Vouloir se « normaliser » par des actions sociales semble quand même étrange pour un groupe marginal comme National Action. Pour eux, même les jeunes de Resistance ne sont pas assez radicaux. De plus, le groupe s’appuie essentiellement sur des tactiques de résistance type Back Blocs qui misent sur l’anonymat et l’effet de masse pour provoquer des troubles. La seule chose que ces banques alimentaires prouvent, c’est donc à quel point National Action a recours à des stratégies contradictoires.
Quant à National Action eux-mêmes, ils ont déclaré à MUNCHIES : « Nous avons grandi dans le merdier laissé par toute une succession de politiciens vendus et nous ne pensons pas que le système politique peut résoudre nos problèmes. C’est ce que nous défendons en tant que National-socialiste ; le NSDAP a aidé les chômeurs en Allemagne durant la Dépression et nous nous inspirons d’eux. »

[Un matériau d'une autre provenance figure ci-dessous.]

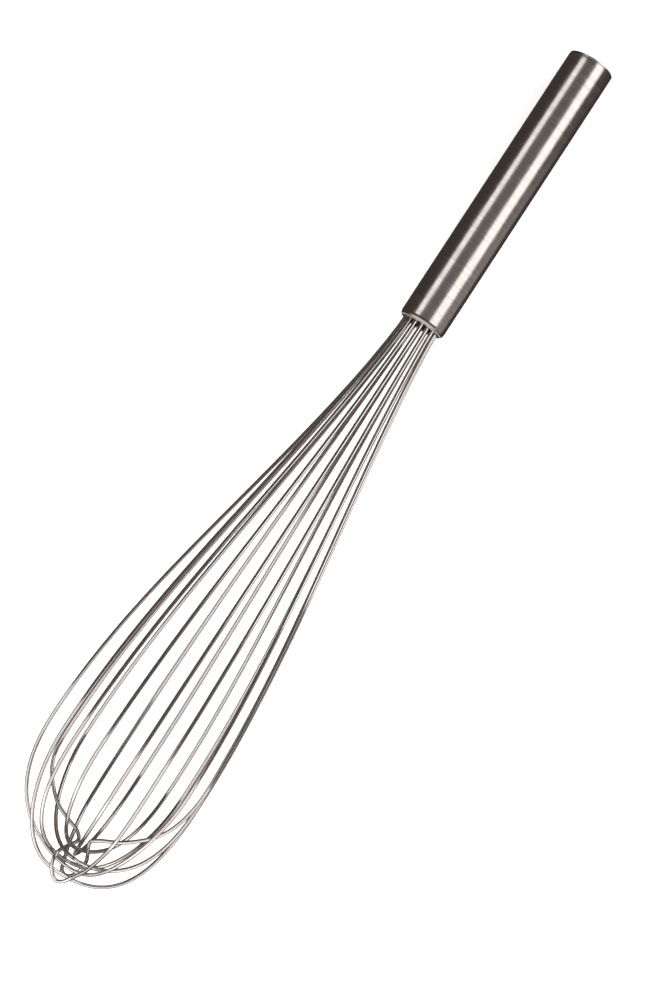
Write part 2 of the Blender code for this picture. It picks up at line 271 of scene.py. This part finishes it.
def tube_along(line, radius, sides):
    """Vertices and faces of a round wire, with each vertex's place along and round it."""
    heading = np.gradient(line, axis=0)
    heading /= np.linalg.norm(heading, axis=1)[:, None]
    normal = np.cross(heading[0], [0.0, 0.0, 1.0])
    if np.linalg.norm(normal) < 0.1:
        normal = np.cross(heading[0], [0.0, 1.0, 0.0])
    travelled = np.concatenate([[0.0], np.cumsum(np.linalg.norm(np.diff(line, axis=0), axis=1))])
    vertices, places = [], []
    for k, centre in enumerate(line):
        normal = normal - heading[k] * np.dot(normal, heading[k])
        normal /= np.linalg.norm(normal)
        other = np.cross(heading[k], normal)
        for j in range(sides):
            angle = 2 * math.pi * j / sides
            across, up = math.cos(angle), math.sin(angle)
            vertices.append(centre + radius * (across * normal + up * other))
            places.append((travelled[k] * MM, across * radius * MM, up * radius * MM))
    rings = [range(k * sides, (k + 1) * sides) for k in range(len(line))]
    faces = faces_between(rings) + [tuple(rings[0][::-1]), tuple(rings[-1])]
    return vertices, faces, places


def turned(profile, sides):
    """Vertices and faces of a profile of (x, radius) turned about the axis, which it starts and
    ends on or else goes round."""
    vertices, rings = [], []
    for x, radius in profile:
        if radius == 0.0:
            rings.append([len(vertices)] * sides)
            vertices.append(np.array([x, 0.0, 0.0]))
            continue
        rings.append(list(range(len(vertices), len(vertices) + sides)))
        for j in range(sides):
            angle = 2 * math.pi * j / sides
            vertices.append(np.array([x, radius * math.cos(angle), radius * math.sin(angle)]))
    on_axis = profile[0][1] == profile[-1][1] == 0.0
    return vertices, faces_between(rings if on_axis else rings + rings[:1])


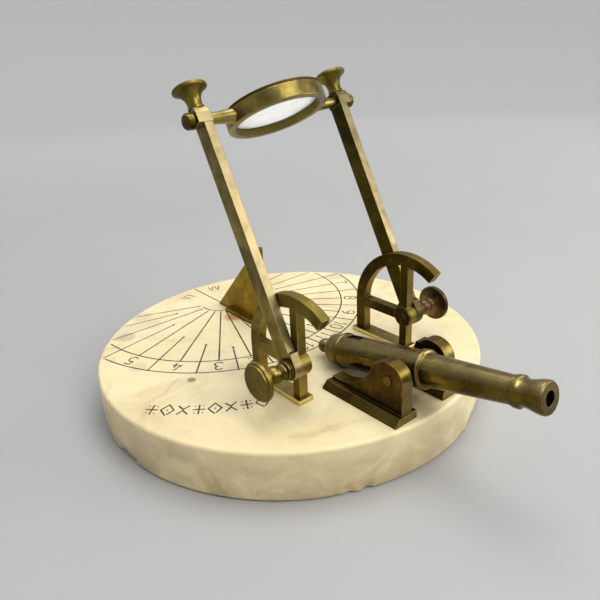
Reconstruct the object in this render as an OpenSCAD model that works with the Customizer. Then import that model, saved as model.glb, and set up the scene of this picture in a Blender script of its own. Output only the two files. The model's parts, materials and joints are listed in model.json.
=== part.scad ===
// Sundial with a noon cannon: a marble dial that carries a gnomon, a small cannon on two
// cheeks, and a burning lens held above the cannon's touch hole by two hinged arms.
// Millimetres. The origin is the middle of the marble's underside, +Z is up and +X runs
// along the noon line from the gnomon to the muzzle. "near" pieces are at -Y, "far" at +Y.

/* [Marble base] */
// Diameter of the marble disc
base_d = 240; // [230:1:300]
// Thickness of the marble disc
base_t = 29.5; // [26:0.5:45]
// Radius of the soft top edge
base_edge_r = 2; // [1:0.5:4]
// Chamfer of the bottom edge
base_chamfer = 1.5; // [0.5:0.5:3]

/* [Gnomon] */
// Latitude that the dial is cut for, which is the angle of the gnomon's style
latitude = 46.5; // [35:0.5:50]
// Distance of the gnomon's toe behind the middle of the disc
toe_back = 79.5; // [60:0.5:90]
// Length of the gnomon along the noon line
gnomon_l = 54.4; // [40:0.2:62]
// Thickness of the gnomon plate
gnomon_w = 3.8; // [3:0.1:6]
// Width of the flange under the gnomon
gnomon_foot_w = 12.6; // [10:0.2:20]
// Thickness of the flange under the gnomon
gnomon_foot_t = 2.5; // [2:0.1:4]

/* [Quadrant frames] */
// Distance of the arm pivot ahead of the middle of the disc
pivot_x = 62; // [50:1:70]
// Height of the arm pivot above the marble
pivot_h = 22; // [18:0.5:30]
// Outer radius of the quadrant arc
arc_ro = 39; // [34:0.5:48]
// Width of the quadrant arc and of the rear post
arc_w = 7; // [5:0.5:9]
// Angle above the level at which the arc ends in front
arc_end = 55.5; // [30:0.5:75]
// Width of the front post
post_w = 5.4; // [4:0.2:8]
// Height of the level bar
bar_h = 6; // [4:0.5:8]
// Radius of the boss round the pivot
boss_r = 6.5; // [5.5:0.1:8]
// Distance of the frame's inner face from the noon line
frame_y = 39.4; // [36:0.2:46]
// Thickness of the frame
frame_t = 5.4; // [4.6:0.2:8]
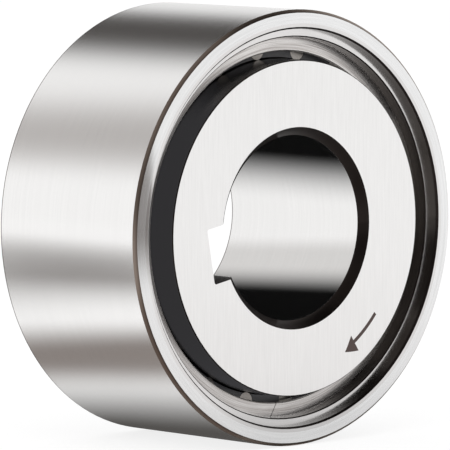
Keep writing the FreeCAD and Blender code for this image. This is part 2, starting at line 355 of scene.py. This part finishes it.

Les volontaires de Glasgow qui aident au quotidien les plus démuni ne sont pas spécialement inquiets par l’utilisation politique des soupes populaires et National Action. Un porte-parole du réseau d’aide aux sans-abri de Glasgow a en effet dit à MUNCHIES : « Glasgow tire sa sagesse et son humour du fait que nous sommes issus d’une population ouvrière et nous nous sentons toujours proches des désavantagés et des plus pauvres. Nous n’en avons pas honte – beaucoup vivent encore dans ces conditions – et nous cherchons rarement à accuser des innocents pour nos malheurs. Mais ce que Glasgow ne tolère jamais, ce sont les gens qui se pensent meilleurs que tout le monde. Ou les idiots. On souhaite donc bien du courage à ces groupes pour trouver des sympathisants parmi les habitants de la ville – ils en auront besoin. »
Les citations de cet article ont été éditées par soucis de concision et de clarté.